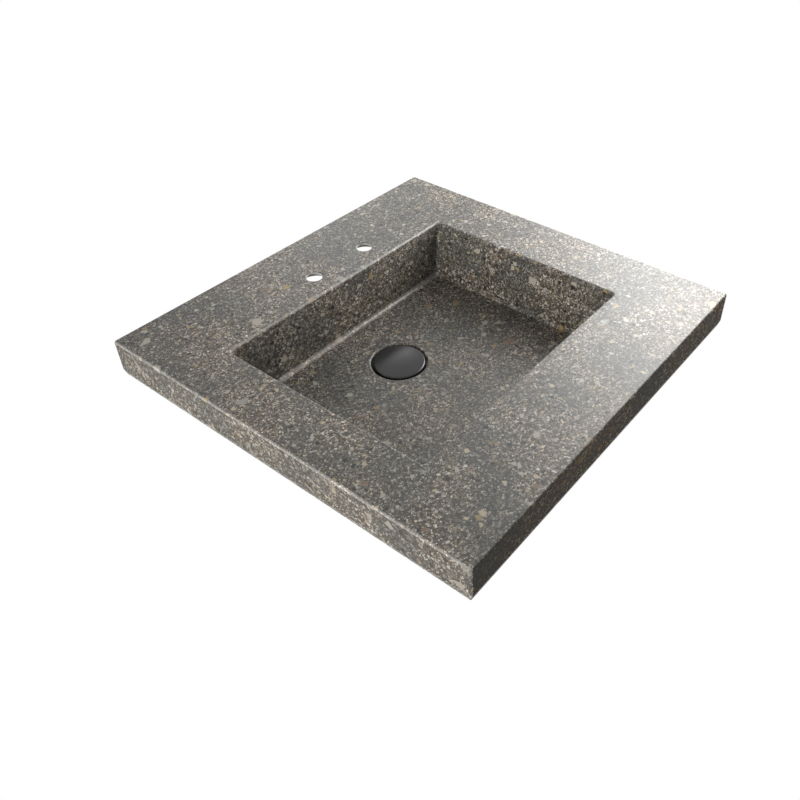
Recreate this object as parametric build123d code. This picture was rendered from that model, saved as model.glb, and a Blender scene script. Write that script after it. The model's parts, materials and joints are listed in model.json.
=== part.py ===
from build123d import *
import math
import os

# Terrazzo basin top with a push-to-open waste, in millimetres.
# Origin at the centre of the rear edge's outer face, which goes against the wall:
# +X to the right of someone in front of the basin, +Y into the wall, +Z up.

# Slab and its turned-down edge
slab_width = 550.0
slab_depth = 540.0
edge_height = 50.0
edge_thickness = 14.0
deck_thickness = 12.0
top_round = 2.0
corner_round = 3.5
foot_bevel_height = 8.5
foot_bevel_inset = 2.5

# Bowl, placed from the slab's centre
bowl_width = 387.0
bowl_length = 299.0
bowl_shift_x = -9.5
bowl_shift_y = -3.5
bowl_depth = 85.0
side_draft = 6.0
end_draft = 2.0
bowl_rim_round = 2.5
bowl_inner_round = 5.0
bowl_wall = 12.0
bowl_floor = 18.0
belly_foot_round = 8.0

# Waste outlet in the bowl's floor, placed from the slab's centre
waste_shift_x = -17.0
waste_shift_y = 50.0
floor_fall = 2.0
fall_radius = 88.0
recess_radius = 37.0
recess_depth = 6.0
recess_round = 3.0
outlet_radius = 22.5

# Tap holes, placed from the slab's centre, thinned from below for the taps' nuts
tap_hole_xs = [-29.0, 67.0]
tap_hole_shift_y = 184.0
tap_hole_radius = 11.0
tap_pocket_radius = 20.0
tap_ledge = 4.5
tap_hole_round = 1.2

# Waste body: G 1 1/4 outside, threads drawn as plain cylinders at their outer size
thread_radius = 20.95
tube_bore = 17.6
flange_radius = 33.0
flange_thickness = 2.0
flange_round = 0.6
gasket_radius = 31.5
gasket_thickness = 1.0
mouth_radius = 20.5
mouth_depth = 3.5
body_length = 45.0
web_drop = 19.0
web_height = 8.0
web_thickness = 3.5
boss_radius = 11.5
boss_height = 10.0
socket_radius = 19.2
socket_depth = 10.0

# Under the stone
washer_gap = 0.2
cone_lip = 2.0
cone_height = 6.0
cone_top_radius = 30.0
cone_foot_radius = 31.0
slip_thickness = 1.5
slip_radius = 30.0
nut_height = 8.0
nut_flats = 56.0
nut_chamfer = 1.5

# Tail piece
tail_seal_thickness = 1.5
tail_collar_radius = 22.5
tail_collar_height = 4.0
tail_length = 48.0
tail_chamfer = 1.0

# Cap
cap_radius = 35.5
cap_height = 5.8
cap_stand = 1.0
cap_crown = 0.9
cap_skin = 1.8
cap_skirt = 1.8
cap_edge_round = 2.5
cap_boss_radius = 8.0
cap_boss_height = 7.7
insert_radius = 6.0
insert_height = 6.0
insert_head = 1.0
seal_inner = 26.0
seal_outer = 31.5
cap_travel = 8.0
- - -
TASK OBJECTIVE -
Return the whole listing exactly.

TASK OUTPUT -
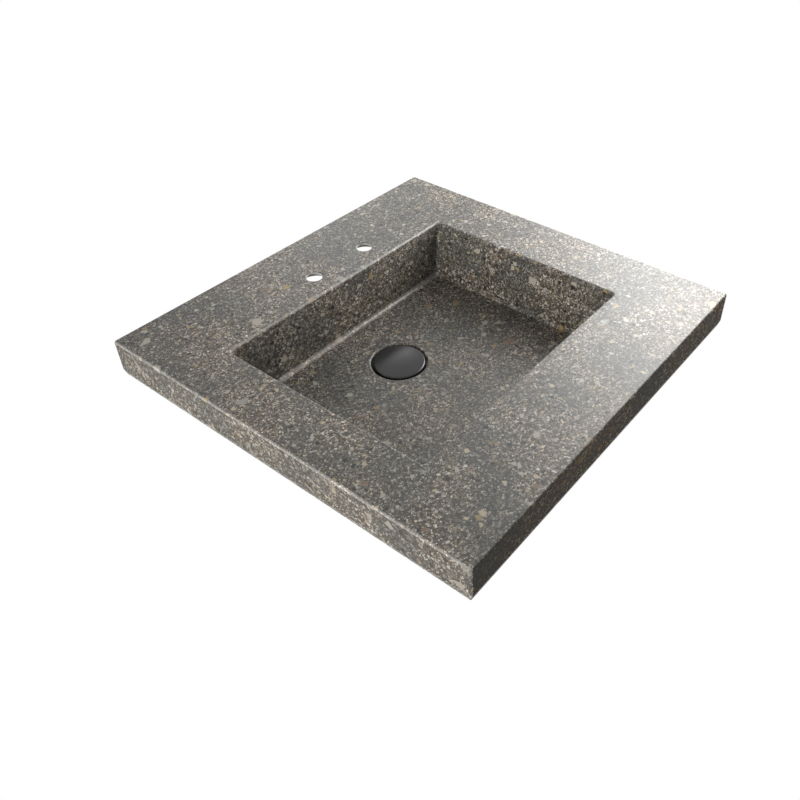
Recreate this object as parametric build123d code. This picture was rendered from that model, saved as model.glb, and a Blender scene script. Write that script after it. The model's parts, materials and joints are listed in model.json.
=== part.py ===
from build123d import *
import math
import os

# Terrazzo basin top with a push-to-open waste, in millimetres.
# Origin at the centre of the rear edge's outer face, which goes against the wall:
# +X to the right of someone in front of the basin, +Y into the wall, +Z up.

# Slab and its turned-down edge
slab_width = 550.0
slab_depth = 540.0
edge_height = 50.0
edge_thickness = 14.0
deck_thickness = 12.0
top_round = 2.0
corner_round = 3.5
foot_bevel_height = 8.5
foot_bevel_inset = 2.5

# Bowl, placed from the slab's centre
bowl_width = 387.0
bowl_length = 299.0
bowl_shift_x = -9.5
bowl_shift_y = -3.5
bowl_depth = 85.0
side_draft = 6.0
end_draft = 2.0
bowl_rim_round = 2.5
bowl_inner_round = 5.0
bowl_wall = 12.0
bowl_floor = 18.0
belly_foot_round = 8.0

# Waste outlet in the bowl's floor, placed from the slab's centre
waste_shift_x = -17.0
waste_shift_y = 50.0
floor_fall = 2.0
fall_radius = 88.0
recess_radius = 37.0
recess_depth = 6.0
recess_round = 3.0
outlet_radius = 22.5

# Tap holes, placed from the slab's centre, thinned from below for the taps' nuts
tap_hole_xs = [-29.0, 67.0]
tap_hole_shift_y = 184.0
tap_hole_radius = 11.0
tap_pocket_radius = 20.0
tap_ledge = 4.5
tap_hole_round = 1.2

# Waste body: G 1 1/4 outside, threads drawn as plain cylinders at their outer size
thread_radius = 20.95
tube_bore = 17.6
flange_radius = 33.0
flange_thickness = 2.0
flange_round = 0.6
gasket_radius = 31.5
gasket_thickness = 1.0
mouth_radius = 20.5
mouth_depth = 3.5
body_length = 45.0
web_drop = 19.0
web_height = 8.0
web_thickness = 3.5
boss_radius = 11.5
boss_height = 10.0
socket_radius = 19.2
socket_depth = 10.0

# Under the stone
washer_gap = 0.2
cone_lip = 2.0
cone_height = 6.0
cone_top_radius = 30.0
cone_foot_radius = 31.0
slip_thickness = 1.5
slip_radius = 30.0
nut_height = 8.0
nut_flats = 56.0
nut_chamfer = 1.5

# Tail piece
tail_seal_thickness = 1.5
tail_collar_radius = 22.5
tail_collar_height = 4.0
tail_length = 48.0
tail_chamfer = 1.0

# Cap
cap_radius = 35.5
cap_height = 5.8
cap_stand = 1.0
cap_crown = 0.9
cap_skin = 1.8
cap_skirt = 1.8
cap_edge_round = 2.5
cap_boss_radius = 8.0
cap_boss_height = 7.7
insert_radius = 6.0
insert_height = 6.0
insert_head = 1.0
seal_inner = 26.0
seal_outer = 31.5
cap_travel = 8.0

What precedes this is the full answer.